Your hesitation to use it is interesting, because there are a lot of reviews of your films that see reunification as a possible theme that explains two different storylines at once, but it seems like you would never have done that.
No, I would never have done that because that’s over. I remember that, yes. It’s different in this film.
How did you approach the sound for this film?
We had a lot of work with the sound design. In Orly we started with the same sound mixer, because before that most of the time I had original sound and here we worked with the sound more in post-production. Those moments where the sound is completely artificial, like in the woods with the mother and son, it was because we had no sound there; the street was very close. This is completely artificial sound with the birds.
The song at the end is interesting, because you think it’s diegetic with the therapy session, but then there’s a cut and the sound continues.

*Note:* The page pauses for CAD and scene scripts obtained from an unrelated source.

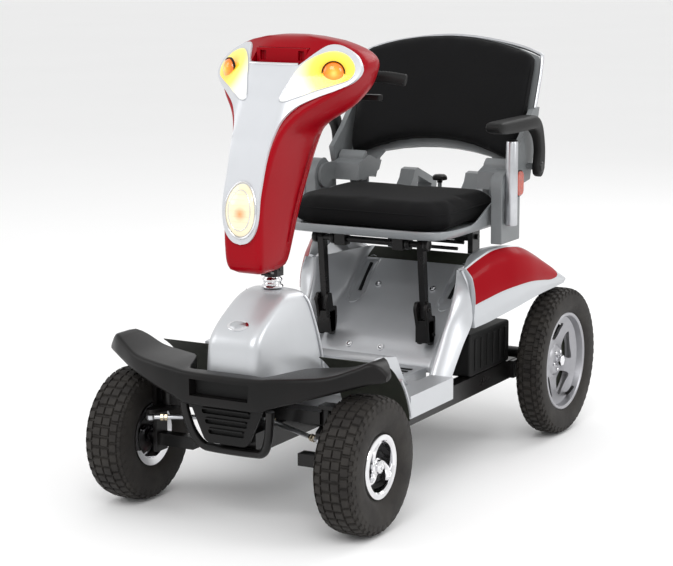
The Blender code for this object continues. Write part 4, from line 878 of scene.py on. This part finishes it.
def guard():
    low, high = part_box("louvre_plate")
    top, bottom = high.z, low.z
    outline = rounded([(-0.08, top, 0), (-0.046, bottom, 0), (0.046, bottom, 0), (0.08, top, 0)],
        [0.004, 0.012, 0.012, 0.004], 5)
    obj = loft("louvre_plate_shown", [[(p.x, y, p.y) for p in outline] for y in (-0.076, -0.07)])
    slots = []
    for w, z in ((0.052, 0.212), (0.045, 0.193), (0.038, 0.174)):
        slot = rounded([(-w, z - 0.004, 0), (w, z - 0.004, 0), (w + 0.002, z + 0.004, 0),
            (-w - 0.002, z + 0.004, 0)], 0.0039, 4)
        slots.append(loft("slot", [[(p.x, y, p.y) for p in slot] for y in (-0.1, 0.0)]))
    boolean(obj, slots)
    piece(obj, "chassis", BLACK, ("louvre_plate",), soft=0.001)
    back = loft("louvre_back", [[(x, y, z) for x, z in ((-0.074, top), (-0.046, bottom + 0.006),
        (0.046, bottom + 0.006), (0.074, top))] for y in (-0.069, -0.066)])
    piece(back, "chassis", SOFT_BLACK)
    for k, z in enumerate((0.217, 0.198, 0.179)):
        w = 0.053 - 0.007 * k
        hood = loft(f"louvre_hood_{k}", [[(x, y, h) for x, h in ((-w, z), (w, z),
            (w - 0.002, z + 0.0035), (-w + 0.002, z + 0.0035))] for y in (-0.0765, -0.08)])
        piece(hood, "chassis", BLACK, soft=0.001)
    half = [(0.094, -0.074, 0.227), (0.092, -0.071, 0.205), (0.083, -0.063, 0.168),
        (0.067, -0.053, 0.1415), (0.042, -0.049, 0.1355)]
    path = [(-x, y, z) for x, y, z in half] + list(reversed(half))
    piece(tube("guard_tube_shown", curved(path, 8), 0.0085, 20), "chassis", STEEL, ("guard_tube",))


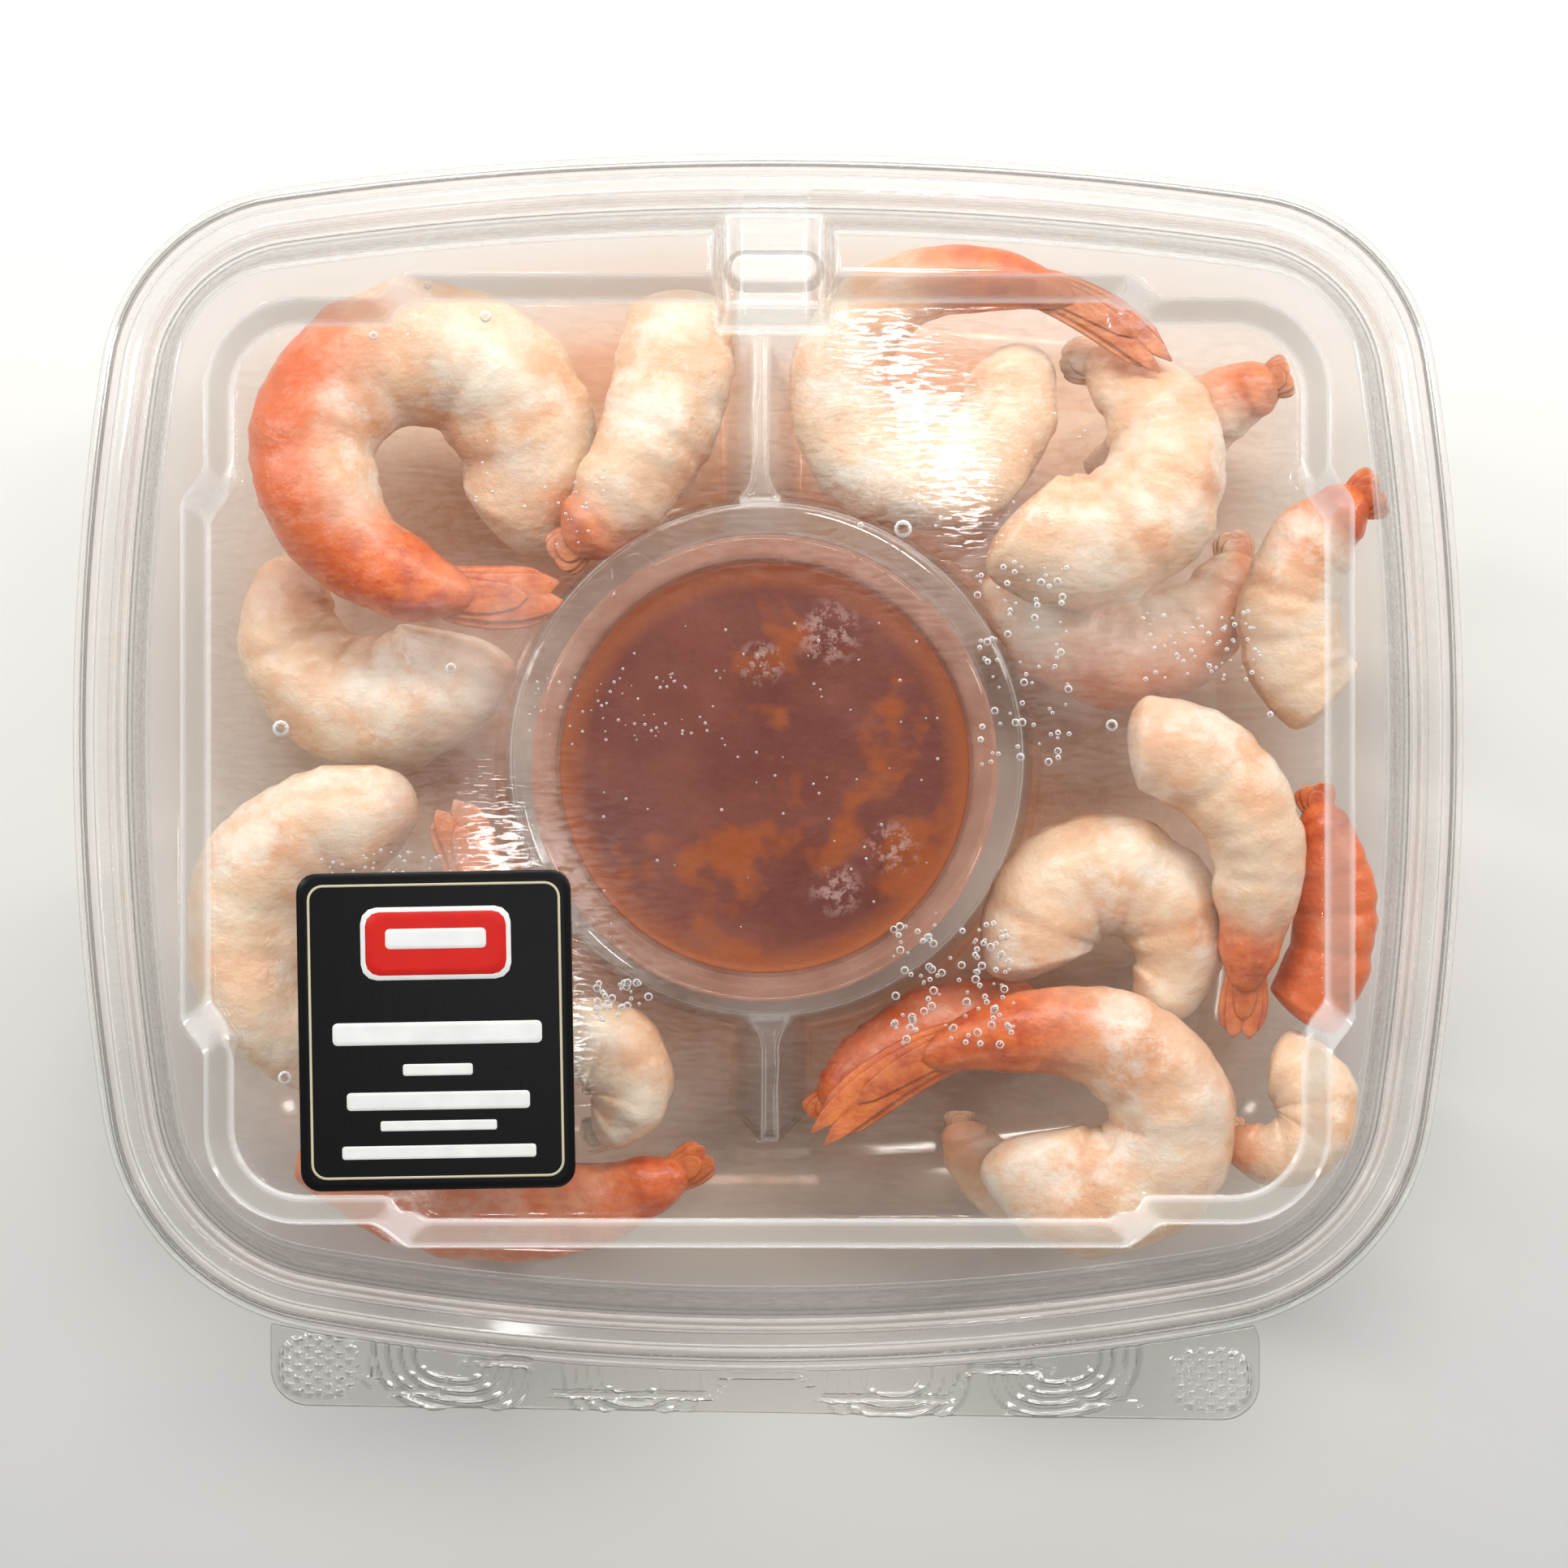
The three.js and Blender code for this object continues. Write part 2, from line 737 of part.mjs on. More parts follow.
addPiece("tray", makeTray(), "clearPlastic");
addPiece("lid", makeLid(), "clearPlastic");
addPiece("tear_strip", makeStrip(), "clearPlastic");
addPiece("label", makeLabel(), "labelPrint");
addPiece("sauce_cup", makeCup(), "frostedPlastic");
addPiece("cup_film", makeFilm(), "sealingFilm");
addPiece("sauce", makeSauce(), "sauce");
shrimps.forEach((shrimp, i) => {
  addPiece(`shrimp_${String(i + 1).padStart(2, "0")}`, makeShrimp(shrimp), "shrimp");
});

export default group;
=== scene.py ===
import math
import random

import bmesh
import bpy
from mathutils import Matrix, Vector, noise
from mathutils.geometry import intersect_sphere_sphere_2d


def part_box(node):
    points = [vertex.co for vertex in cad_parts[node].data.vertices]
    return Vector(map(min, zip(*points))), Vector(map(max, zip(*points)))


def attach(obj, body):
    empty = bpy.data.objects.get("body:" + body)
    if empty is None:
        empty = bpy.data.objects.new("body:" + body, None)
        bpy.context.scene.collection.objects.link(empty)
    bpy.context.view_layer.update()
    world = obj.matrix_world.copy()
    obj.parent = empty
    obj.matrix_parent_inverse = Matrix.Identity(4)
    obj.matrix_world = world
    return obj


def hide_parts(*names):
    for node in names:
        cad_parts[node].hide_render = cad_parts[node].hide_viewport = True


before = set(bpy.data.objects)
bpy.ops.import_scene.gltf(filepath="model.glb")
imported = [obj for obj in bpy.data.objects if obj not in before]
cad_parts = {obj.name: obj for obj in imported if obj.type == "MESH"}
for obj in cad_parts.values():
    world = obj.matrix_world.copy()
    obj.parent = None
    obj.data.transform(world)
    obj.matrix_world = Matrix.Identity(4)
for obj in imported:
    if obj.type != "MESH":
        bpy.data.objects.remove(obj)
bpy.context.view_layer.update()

# ---- Table, light and camera ----
# The pack stands on a pale matt table top, near a wide window at its back. Two ceiling lamps
# hang well above it and glint in the flat plastic. The camera hangs straight above the pack.

mm = 0.001
scene = bpy.context.scene
scene.view_settings.view_transform = "Standard"
scene.cycles.transparent_max_bounces = 24
scene.cycles.max_bounces = 4
scene.cycles.diffuse_bounces = 2
scene.cycles.glossy_bounces = 2


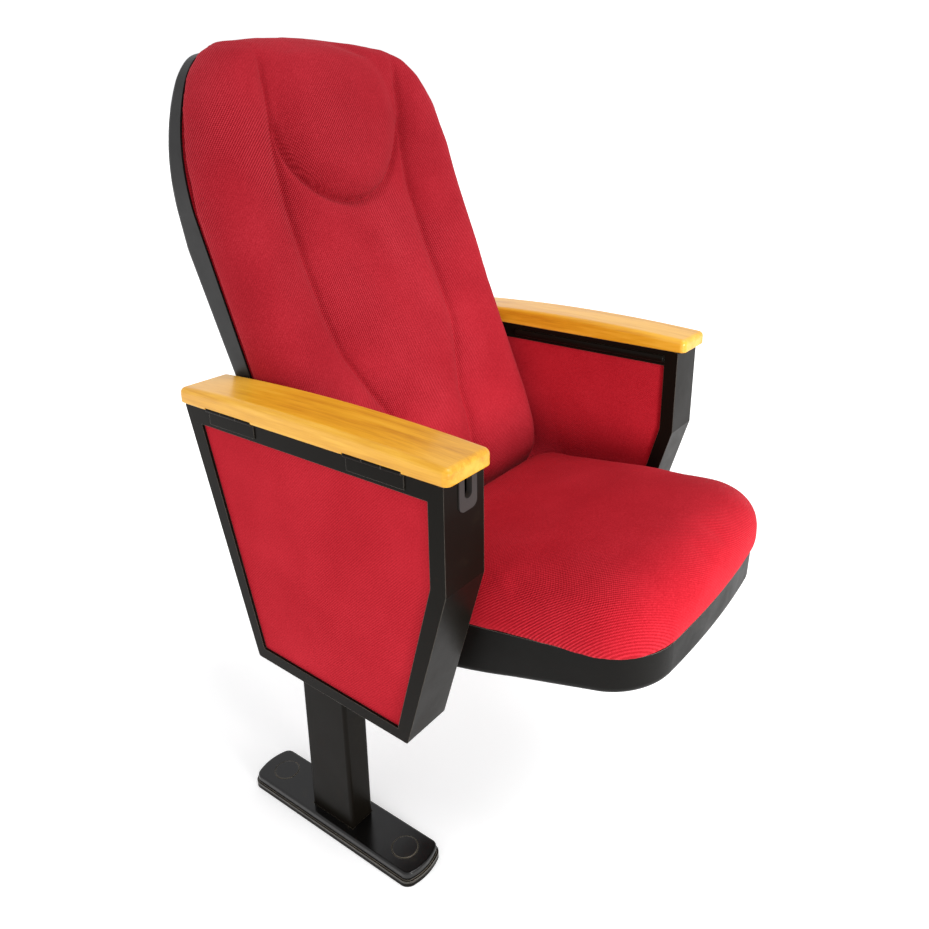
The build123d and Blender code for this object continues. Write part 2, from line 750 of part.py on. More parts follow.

I did it earlier, only a few seconds, with Bach. This wasn’t planned, the only thing in the script was that she puts her iPod on, but then I thought it was good when it continues. I have a good possibility to cut it at the end, so I chose that.
Have you started work on your next film?
Yeah, we’re starting to finance it now. The script is finished because I wrote it before I shot this film. The story is about a boy, he’s thirteen and the film begins when he comes back to school after disappearing for seven days. No one knew where he had been and the film starts with his arrival back and how everyone tries to find a new rhythm to get back to normal. In the class that he’s in at school, they are performing Shakespeare’s Hamlet. The story is about the two months after, the relationship between him and his mother and sister. I’m interested in the relationship between mother and child – what is it?
Is there anything from this film that you’re going to carry over, like you had from the last to this one?
Yeah, sure. I’m trying to find that out. I wanted to do this film before The Dreamed Path because I didn’t know how long it would take me to film that, so I tried to do another film before. Now it’s after and I ask myself – I don’t know yet. There is much more dialogue right now [laughs]. But some of them are from Shakespeare and they’re really great and I have to get to that level [laughs].